Invest 46 per cent of your capital in five defensive companies (5/11=46), 37 per cent in 4 blue chip/cyclical companies (4/11=37) and 9 per cent in one attacking/growth company up front (9/11=9). Such a formation is best employed during a bear market, as your portfolio is more likely to outperform and your capital will be protected somewhat when the market is falling. The potential risk is your portfolio underperforming in the event of the market appreciating in value. The more defensively minded, or risk averse, you are, the more likely your portfolio will be weighted towards defenders and blue chip midfielders. Your defensive line of five stocks should include companies from defensive sectors such as healthcare, telecom, real estate and utilities. Every team requires experience at the back. Telstra, Westfield Group, CSL Ltd, Woolworths and Wesfarmers spring to mind, companies capable of producing reliable and predictable earnings, irrespective of what the opposition throws at them. The midfield group needs to maintain a similar defensive mindset but also take on the opposition (which is the overall market) when the opportunity arises. The banks are an ideal choice as a midfield group, they can track back and provide some protection to the defensive stocks but also accelerate earnings when momentum is with them.
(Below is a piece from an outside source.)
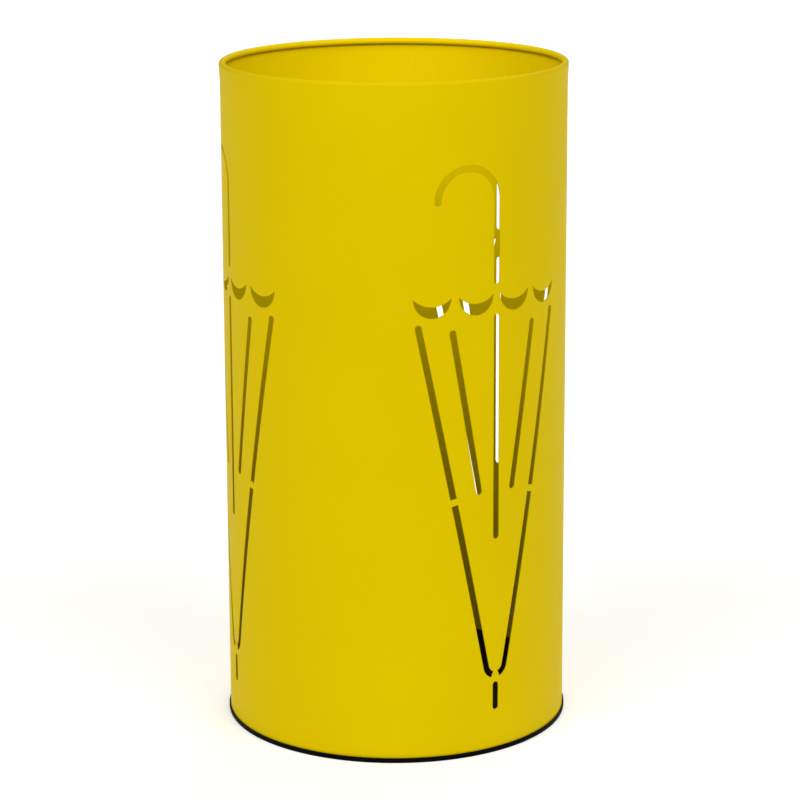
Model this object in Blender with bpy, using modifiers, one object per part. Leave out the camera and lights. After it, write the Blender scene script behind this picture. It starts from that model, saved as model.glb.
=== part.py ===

Up front, you need a young up-and-coming company capable of capitalising on opportunities, such as Carsales.com, which can find an opening on the field (market place) and score.

Counter Attack: 5-4-1

Counter attacking football can work quite well, just ask the Greeks in Euro 2004. Keep the same formation but with more attacking midfielders. Such a formation is best employed in a down trending market with potential for rallies. Continue to invest 46 per cent of your capital in five defensive companies, the midfield group should be split into two in order to set up the counter attack. Two attacking/growth stocks on the flanks (or 18.5 per cent of your capital) that are young up-and-coming companies capable of growing earnings quickly and can provide that acceleration in returns. Companies such as online real estate classifier REA Group or veterinary services company Greencross Ltd (GXL) – whose share prices have more than doubled in the past year. The other two midfielders (18.5 per cent) should remain as two blue chip defensively minded stocks, preferably with one play maker or market leader. Both must have a solid presence in their respective fields as a Macquarie Group (MQG) and AMP Ltd (AMP). Your lone striker up front continues to represent 9 per cent of your capital, and will only get minimal opportunities. In other words, when the market is running hot, it needs to convert that into good returns on the scoreboard. The opportunistic type, such as Seek (SEK) or JB Hi-Fi (JBH) that can pounce when its competitors are vulnerable, is ideal.

Balanced Formation: 4-4-2

If you like managed risk and the ability to chase gains, then a 4-4-2 formation is for you. This type of formation allows you to participate in market rallies, as well as close up shop at the back. Allocate 37 per cent of your capital to defensive companies, 37 per cent to midfielders (two blue chips and two growth stocks) and 19 per cent of your capital to two strikers. You can afford one of your strikers to be speculative in nature, meaning companies with great future prospects but who haven’t produced any results thus far. Don’t be afraid to introduce youth – companies that are young, growing aggressively and have their best years ahead of them. Childcare provider Affinity Education Group (AFJ) springs to mind. Your portfolio might become a little more volatile, but your long term performance will benefit from giving them game time. However, two of your back four, preferable the left and right back, need to push up and provide opportunities to your midfield and striking pair. Basically, your defenders need to do their role at the back and then push up. Your strikers need to convert but also help in the midfield. Your stocks have to work twice as hard for your portfolio to generate appropriate returns with this formation. For example, Ramsay Healthcare is a quality defensive company that produces reliable earnings. However, via acquisitions, it also grows earnings in percentage terms, by double digits. You get defence and attack all in one. One defensive/holding midfielder is needed, however you need a creative force, a company that can generate momentum such as Amcor (AMC).

All-Out Attack: 3-4-3

High risk, high return approach. You have an attacking high risk philosophy and you’re sticking with it. However, it’s worth remembering, in the world of finance, you don’t get remunerated for entertaining. All-out attack might get the adrenalin going, but it leaves you wide open at the back if the market starts coming at you. By allocating 28 per cent to the defensive half, it means your cyclical type midfielders (37 per cent of your capital) need to work hard both ways. Don’t be afraid to choose growth and speculative companies up front (28 per cent of your capital). In a bull market, you’ll be bringing home the cup and finishing on top of the league. If the market turns negative though, you’ll be managing from the dugout without any pants on.